Just like tests, kernel builds orchestrated on kernelci.org are called the native KernelCI builds.

Bisections

For every test regression detected, an automated bisection is run whenever possible. This involves building kernels, running tests and checking their results in a coordinated way to then send an email report when the bisection succeeds.

Instance maintainers

As there are several KernelCI instances, it’s necessary to have people dedicated to each of them.

ToDo: Update with new API & Pipeline deployments as they become available.

Channel Maintainers

As with any open-source project, ensuring communication between all the contributors, users and maintainers is essential. Several channels are available for KernelCI and each of them requires some maintenance too.

IRC

This is about keeping the #kernelci IRC channel on libera.chat updated and managing automated notifications sent to it (monitoring services, GitHub and Jenkins integration…)

  • Maintainers: montjoie

groups.io

All the KernelCI mailing lists are managed via groups.io.
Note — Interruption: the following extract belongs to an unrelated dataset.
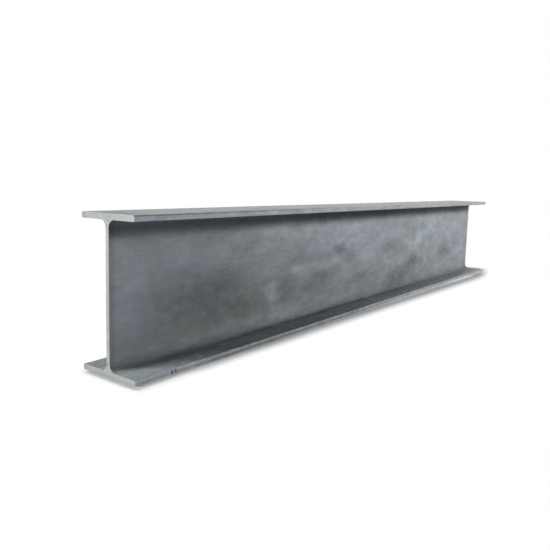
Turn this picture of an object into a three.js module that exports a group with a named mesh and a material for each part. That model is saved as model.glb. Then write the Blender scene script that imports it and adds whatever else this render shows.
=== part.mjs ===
// A hot-rolled steel I-beam: two parallel flanges joined by a thin web, all one rolled piece.
// Millimetres. X runs along the beam, Y across the flanges, Z up through the web.
// The origin is under the middle of the beam, on the outer face of the lower flange.

import * as THREE from 'three';

// ---- the rolled section ----
const beamDepth = 206;          // outer face of one flange to the outer face of the other
const flangeWidth = 102;        // toe to toe
const flangeThickness = 8;      // constant, since the flanges' faces are parallel
const webThickness = 6.2;
const rootRadius = 10;          // fillet where the web runs into a flange
const toeRadius = 1.5;          // rounding of the flanges' four long arrises, left by the edging roll

// ---- the cut length ----
const beamLength = 1300;        // between the two square saw cuts

// ---- how finely the round stretches are faceted ----
const facetsPerFillet = 10;

// The mill's grey: dull blue-grey scale over steel.
const millScale = new THREE.MeshStandardMaterial({ color: 0x7b8287, roughness: 0.55, metalness: 0.75 });

// A quarter turn of arc, drawn on from the outline's last point. An arc that turns left is a
// rounded outer corner, and one that turns right is a fillet in an inner corner.
function quarterArc(outline, centreY, centreZ, radius, startAngle, turnsLeft) {
  const sweep = turnsLeft ? Math.PI / 2 : -Math.PI / 2;
  outline.absarc(centreY, centreZ, radius, startAngle, startAngle + sweep, !turnsLeft);
}

// The outline runs anticlockwise from the lower flange's toe on the +Y side: up and over the
// lower flange, up the web, round the upper flange and down the other side.
function rolledSection() {
  const east = 0;
  const north = Math.PI / 2;
  const west = Math.PI;
  const south = -Math.PI / 2;

  const toe = flangeWidth / 2;
  const webFace = webThickness / 2;
  const bottom = 0;
  const lowerFlangeTop = flangeThickness;
  const upperFlangeUnderside = beamDepth - flangeThickness;
  const top = beamDepth;

  const toeCentre = toe - toeRadius;
  const rootCentre = webFace + rootRadius;

  const outline = new THREE.Shape();
  outline.moveTo(toeCentre, bottom);

  // +Y side, going up
  quarterArc(outline, toeCentre, bottom + toeRadius, toeRadius, south, true);
  quarterArc(outline, toeCentre, lowerFlangeTop - toeRadius, toeRadius, east, true);
  quarterArc(outline, rootCentre, lowerFlangeTop + rootRadius, rootRadius, south, false);
  quarterArc(outline, rootCentre, upperFlangeUnderside - rootRadius, rootRadius, west, false);
  quarterArc(outline, toeCentre, upperFlangeUnderside + toeRadius, toeRadius, south, true);
  quarterArc(outline, toeCentre, top - toeRadius, toeRadius, east, true);

  // -Y side, going down
  quarterArc(outline, -toeCentre, top - toeRadius, toeRadius, north, true);
  quarterArc(outline, -toeCentre, upperFlangeUnderside + toeRadius, toeRadius, west, true);
  quarterArc(outline, -rootCentre, upperFlangeUnderside - rootRadius, rootRadius, north, false);
  quarterArc(outline, -rootCentre, lowerFlangeTop + rootRadius, rootRadius, east, false);
  quarterArc(outline, -toeCentre, lowerFlangeTop - toeRadius, toeRadius, north, true);
  quarterArc(outline, -toeCentre, bottom + toeRadius, toeRadius, west, true);

  outline.closePath();
  return outline;
}

// The section is drawn in the shape's own x and y and drawn out along z, so the extrusion is
// turned once: its x becomes the beam's Y, its y becomes Z and its z becomes X.
function rolledBeam() {
  const geometry = new THREE.ExtrudeGeometry(rolledSection(), {
    depth: beamLength,
    steps: 1,
    bevelEnabled: false,
    curveSegments: facetsPerFillet / 2,
  });
  const alongLength = new THREE.Vector3(1, 0, 0);
  const acrossFlanges = new THREE.Vector3(0, 1, 0);
  const upTheWeb = new THREE.Vector3(0, 0, 1);
  geometry.applyMatrix4(new THREE.Matrix4().makeBasis(acrossFlanges, upTheWeb, alongLength));
  geometry.translate(-beamLength / 2, 0, 0);

  const beam = new THREE.Mesh(geometry, millScale);
  beam.name = 'rolled_beam';
  return beam;
}

const iBeam = new THREE.Group();
iBeam.name = 'i_beam';
iBeam.add(rolledBeam());

export default iBeam;
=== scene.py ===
import random
from math import radians

import bmesh
import bpy
from mathutils import Matrix, Vector, noise


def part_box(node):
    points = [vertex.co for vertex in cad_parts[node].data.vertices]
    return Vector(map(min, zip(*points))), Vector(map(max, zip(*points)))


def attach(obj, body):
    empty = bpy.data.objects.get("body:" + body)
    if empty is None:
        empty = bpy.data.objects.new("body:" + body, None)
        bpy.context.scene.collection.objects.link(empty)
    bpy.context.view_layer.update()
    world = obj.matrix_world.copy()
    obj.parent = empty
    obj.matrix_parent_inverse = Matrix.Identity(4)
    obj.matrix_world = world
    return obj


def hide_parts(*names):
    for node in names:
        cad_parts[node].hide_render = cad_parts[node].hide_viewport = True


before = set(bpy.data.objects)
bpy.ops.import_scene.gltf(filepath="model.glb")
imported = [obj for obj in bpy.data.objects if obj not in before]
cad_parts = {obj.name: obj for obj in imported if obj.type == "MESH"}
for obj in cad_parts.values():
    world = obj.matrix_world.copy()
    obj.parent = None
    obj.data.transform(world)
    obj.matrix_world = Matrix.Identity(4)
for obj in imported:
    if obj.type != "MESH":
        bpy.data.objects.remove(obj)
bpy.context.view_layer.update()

# ---------------------------------------------------------------- rolled beam
# One length of hot-rolled structural steel: the web, both flanges, the four root fillets and the
# rounded flange toes are a single piece. It came out of the rolls under a skin of blue-grey mill
# scale, and a cold saw cut both ends square.

flange_thickness = 0.008
web_thickness = 0.0062
root_radius = 0.010
toe_radius = 0.0015
saw_arris = 0.0004
ring_spacing = 0.010
line_spacing = 0.012
roll_wave = 0.00012
toe_waver = 0.0003
bruise_reach = 0.005
same_place = 1e-6
on_toe_face = 1e-5
sharpest_smooth_edge = radians(35)
wave_rates = (9, 20, 30)
waver_rates = (14, 1, 8)
near_low, far_high = (Vector(corner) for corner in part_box("rolled_beam"))
beam_length = far_high.x - near_low.x
flange_width = far_high.y - near_low.y
beam_depth = far_high.z - near_low.z


def all_parts(bm):
    """Every point, edge and face, for a cut that goes through the whole piece."""
    return bm.verts[:] + bm.edges[:] + bm.faces[:]


def cut_across(bm, place, direction):
    """Cuts the faces along a plane, through the points that already lie on it."""
    bmesh.ops.bisect_plane(bm, geom=all_parts(bm), dist=same_place, plane_co=place, plane_no=direction)


def lengthwise(edge):
    """Whether an edge runs along the beam."""
    return abs(edge.verts[0].co.x - edge.verts[1].co.x) > beam_length / 2


def round_off(bm, edges, radius, segments):
    """Rounds edges to a radius."""
    bmesh.ops.bevel(bm, geom=edges, offset=radius, offset_type="OFFSET", segments=segments,
                    profile=0.5, affect="EDGES", material=-1)


def rolled_section():
    """The section over its whole length: flanges drawn out of a flat bar, roots and toes rounded."""
    bm = bmesh.new()
    bmesh.ops.create_cube(bm, size=1.0)
    bmesh.ops.scale(bm, vec=(beam_length, web_thickness, beam_depth), verts=bm.verts)
    bmesh.ops.translate(bm, vec=(0, 0, beam_depth / 2), verts=bm.verts)
    for height in (flange_thickness, beam_depth - flange_thickness):
        cut_across(bm, (0, 0, height), (0, 0, 1))
    outstand = (flange_width - web_thickness) / 2
    for side in (-1, 1):
        flange_roots = [
            face for face in bm.faces
            if face.normal.y * side > 0.9 and face.calc_area() < beam_length * root_radius
        ]
        for face in flange_roots:
            drawn = bmesh.ops.extrude_discrete_faces(bm, faces=[face])["faces"][0]
            bmesh.ops.translate(bm, vec=(0, side * outstand, 0), verts=drawn.verts)
    bmesh.ops.remove_doubles(bm, verts=bm.verts, dist=same_place)
    bmesh.ops.dissolve_limit(bm, angle_limit=radians(1), verts=bm.verts, edges=bm.edges)
    round_off(bm, [e for e in bm.edges if lengthwise(e) and abs(e.verts[0].co.y) < web_thickness],
              root_radius, segments=16)
    round_off(bm, [e for e in bm.edges if lengthwise(e) and abs(e.verts[0].co.y) > flange_width / 2.1],
              toe_radius, segments=6)
    return bm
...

Maintaining them includes moderating incoming messages and new subscriptions, keeping settings up-to-date and dealing with changes to the schemes for each price plan.

  • Maintainers: broonie, khilman, padovan

Slack

The KernelCI Slack channel may be used as an alternative to IRC. However, more people are using IRC so Slack is only there to facilitate communication when IRC is not practical.

  • Maintainers: khilman, spbnick

Twitter

The KernelCI Twitter account is used to engage with a wider public audience: events, kernel developers, other test systems… It is also a way for the project to quickly share updates about the project’s news and, achievements.

  • Maintainers: gtucker, padovan

kernelci.org update emails (paused)

Emails are sent regularly with a summary of the changes going into production and minutes from the various TSC and board meetings.